9 grudnia 2015, 16:11 Energetyka

KOMENTARZ

fot. Gaz-System

dr Julia Kusznir

Ekspert ds. energetyki

Jacobs University in Bremen

Podczas Wschodniego Forum Ekonomicznego, we Władywostoku, na początku września, rosyjski Gazprom podpisał szereg umów z zachodnimi firmami energetycznymi. Wlicza się w to umowa o budowie Nord Stream 2 z zakładaną możliwością przesyłu 55 mld m3 gazu rocznie.

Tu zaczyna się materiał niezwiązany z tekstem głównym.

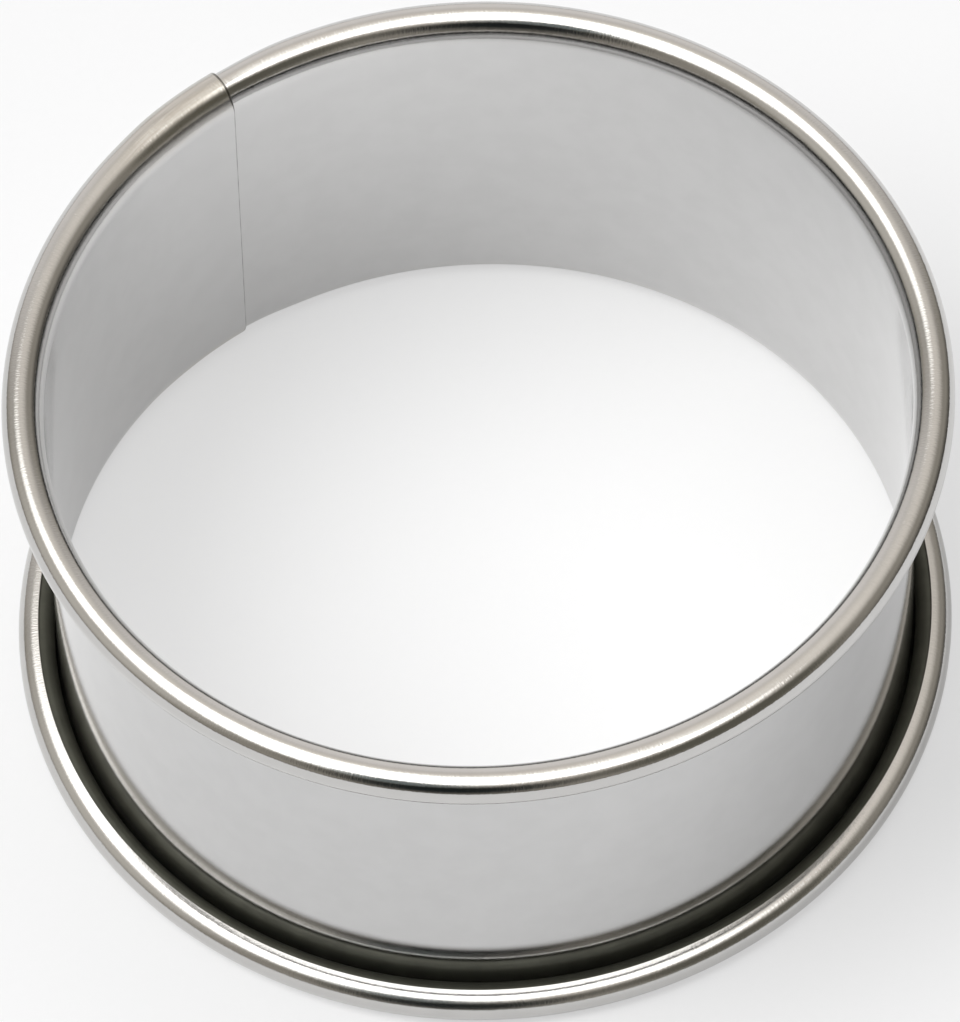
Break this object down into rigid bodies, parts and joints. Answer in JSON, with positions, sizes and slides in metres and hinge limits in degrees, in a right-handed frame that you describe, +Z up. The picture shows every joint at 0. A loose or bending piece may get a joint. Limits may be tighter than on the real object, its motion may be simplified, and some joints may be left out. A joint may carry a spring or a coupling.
{
  "type": "cake ring",
  "caption": "Round open cake ring of thin stainless steel sheet, with a bead rolled over a wire along both edges and a lapped, spot-welded seam.",
  "frame": {"origin": "centre of the ring, in the plane that it stands on", "axes": "+Z up along the ring's axis; the picture looks along +Y from above, with +X to the right, and the mouth of the seam is 122.65 degrees round from +X"},
  "size_m": [0.1086, 0.1086, 0.0514],
  "materials": {
    "sheet_steel": "bright rolled stainless sheet: soft satin wall, polished beads",
    "wire_steel": "drawn wire, dull and dark",
    "weld_steel": "spot weld, slightly dished and dull"
  },
  "bodies": {
    "root": {"rolled_band": "sheet_steel", "upper_rim_wire": "wire_steel", "lower_rim_wire": "wire_steel", "seam_weld_upper": "weld_steel", "seam_weld_middle": "weld_steel", "seam_weld_lower": "weld_steel"}
  },
  "joints": []
}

Projekt ten omijając Ukrainę zredukowałby jej znaczenie jako kraju tranzytowego oraz wzmocnił rolę Niemiec jako największego w Europie dystrybutora.  

W świetle kryzysu na Ukrainie i sankcji nałożonych na Gazprom w sprawie budowy South Stream, Nord Stream 2 stanowi logiczny krok w polityce eksportowej Rosji. Dodatkowo, wielu ekspertów wskazuje, że może być to coś bardzo korzystnego dla długotrwałej współpracy energetycznej tego kraju z Niemcami.

Projekt spotkał się jednak ze stanowczym sprzeciwem krajów Europy Środkowo-Wschodniej. Również Komisja Europejska ma co do niego obiekcje, wspominając o tym, że dostawy gazu trzeba zdywersyfikować. Jako, że gaz ma płynąć przez terytorium Unii, to bez jej zgody Nord Stream 2 nie może powstać.

Liberalizacji rynku gazu, sankcje nałożone na Rosję na skutek ukraińskiego kryzysu oraz spadek popytu na rynku wewnętrznym doprowadziły do zrewidowania podejścia Kremla do polityki energetycznej. Putin dostosowuje się do zmiennej rzeczywistości, wykorzystując słabość Europy w sferze energii i czasami osiąga swoje cele.

Za pomocą dodatkowych możliwości przesyłowych powstałych dzięki Nord Stream 2, Gazprom chce zastąpić alternatywne źródła gazu i umocnić swoją pozycję głównego dostawcy.